In September, the month after announcing its filing delay, Super Micro said it had received a notification from the Nasdaq indicating that its late status meant the company wasn’t in compliance with the exchange’s listing rules. Super Micro said the Nasdaq’s rules allowed the company 60 days to file its report or submit a plan to regain compliance. Based on that timeframe, the deadline would be mid-November.
Though Super Micro hasn’t filed financials with the SEC since May, the company said in an August earnings presentation that revenue more than doubled for a third straight quarter. Analysts expect that, for the fiscal first quarter ended September, revenue jumped more than 200% to $6.45 billion, according to LSEG. That’s up from $2.1 billion a year earlier and $1.9 billion in the same fiscal quarter of 2023.
Peopl walk outside Steve Jobs Theater at the Apple Park campus before Apple’s “It’s Glowtime” event in Cupertino, California, on Sept. 9, 2024.
Nic Coury | AFP | Getty Images
Apple will buy Pixelmator, the creator of image editing apps for Apple’s iPhone and Mac platforms, Pixelmator announced Friday in a blog post.
Pixelmator, a Lithuanian company, was founded in 2007, and in recent years has been best known for Pixelmator and Pixelmator Pro, which compete with Adobe Photoshop. It also makes Photomator, a photo editing app.
Apple has highlighted Pixelmator apps over the years in its keynote product launches. In 2018, Apple named Pixelmator Pro its Mac App of the year, citing the company’s enthusiastic embrace of Apple’s machine learning and artificial intelligence capabilities, such as removing distracting objects from photos or making automated color adjustments.
“We’ve been inspired by Apple since day one, crafting our products with the same razor-sharp focus on design, ease of use, and performance,” Pixelmator said in its blog post.
Apple does not acquire as many large companies as its Silicon Valley rivals. It prefers to make smaller acquisitions of companies with products or people that it can use to create Apple features. Neither Pixelmator nor Apple provided a price for the transaction.
Pixelmator said in its blog post that there “will be no material changes to the Pixelmator Pro, Pixelmator for iOS, and Photomator apps at this time.”
Earlier this week, Apple released the first version of Apple Intelligence, a suite of features that includes photo editing abilities such as Clean Up, which can remove people or objects from photos using AI.
Apple has acquired other popular apps that received accolades at the company’s product launches and awards ceremonies.

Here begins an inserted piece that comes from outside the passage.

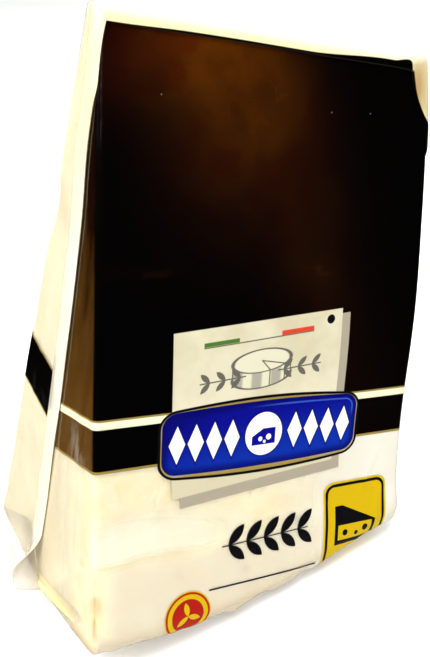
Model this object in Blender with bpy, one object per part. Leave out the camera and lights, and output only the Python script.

In 2020, Apple bought Dark Sky, a weather app that eventually became integrated into Apple’s default weather app. In 2017, it bought Workflow, an automation and macro app that eventually became Shortcuts, the iPhone’s scripting app, as well as the groundwork for a more capable Siri assistant.
Amazon CEO Andy Jassy speaks at the Bloomberg Technology Summit in San Francisco on June 8, 2022.
David Paul Morris | Bloomberg | Getty Images
Amazon shares jumped 7% on Friday and neared an all-time high after the company reported better-than-expected earnings, driven by growth in its cloud computing and advertising businesses.
The stock is up about 32% for the year and touched $200.50 on Friday. Its highest close was $200, a mark the stock hit twice in July.
Revenue increased 11% in the quarter to $158.9 billion, topping the $157.2 billion estimate of analysts surveyed by LSEG. Earnings of $1.43 topped the average analyst estimate of $1.14.
Sales in the Amazon Web Services cloud business increased 19% to $27.4 billion, coming in just shy of analysts’ estimates, according to StreetAccount. That was an acceleration from 12% a year ago, but trailed growth at rivals Microsoft and Google, where cloud revenue increased 33% and 35%, respectively. Microsoft’s Azure number includes other cloud services.
Amazon’s capital expenditures surged 81% year over year to $22.62 billion, as the company continues to invest in data centers and equipment such as Nvidia processors to power artificial intelligence products. Amazon has launched several AI products in its cloud and e-commerce businesses, and it is also expected to announce a new version of its Alexa voice assistant powered by generative AI.
“Amazon has integrated AI into what is the most diverse tech footprint of any mega cap, with multi-billion revenue streams in e-commerce, advertising, subscriptions, online video, and cloud,” analysts at Roth MKM wrote in a note after the earnings report. They have a buy rating on the stock.
Brian Olsavsky, Amazon’s chief financial officer, said on the earnings call that the majority of the company’s 2024 capex spending is to support the growing need for technology infrastructure.
CEO Andy Jassy said the company plans to spend about $75 billion on capex in 2024 and that he suspects the company will spend more next year.
“The increased bumps here are really driven by generative AI,” Jassy said on the call. “It is a really unusually large, maybe once-in-a-lifetime type of opportunity,” he said, noting that shareholders “will feel good about this long term that we’re aggressively pursuing it.”
Advertising was another bright spot. Sales in the unit expanded 19% to $14.3 billion during the quarter, meeting expectations and outpacing growth in Amazon’s core retail business.
Amazon’s ad growth was about in line with Meta, which saw 18.7% expansion, and faster than growth at Google, which reported a 15% increase in ad revenue. Snap‘s sales also jumped 15% from a year earlier.
Amazon forecast revenue in the current quarter to be between $181.5 billion and $188.5 billion, which would represent growth of 7% to 11% year over year. The midpoint of that range, $185 billion, fell short of the average analyst estimate of $186.2 billion, according to LSEG.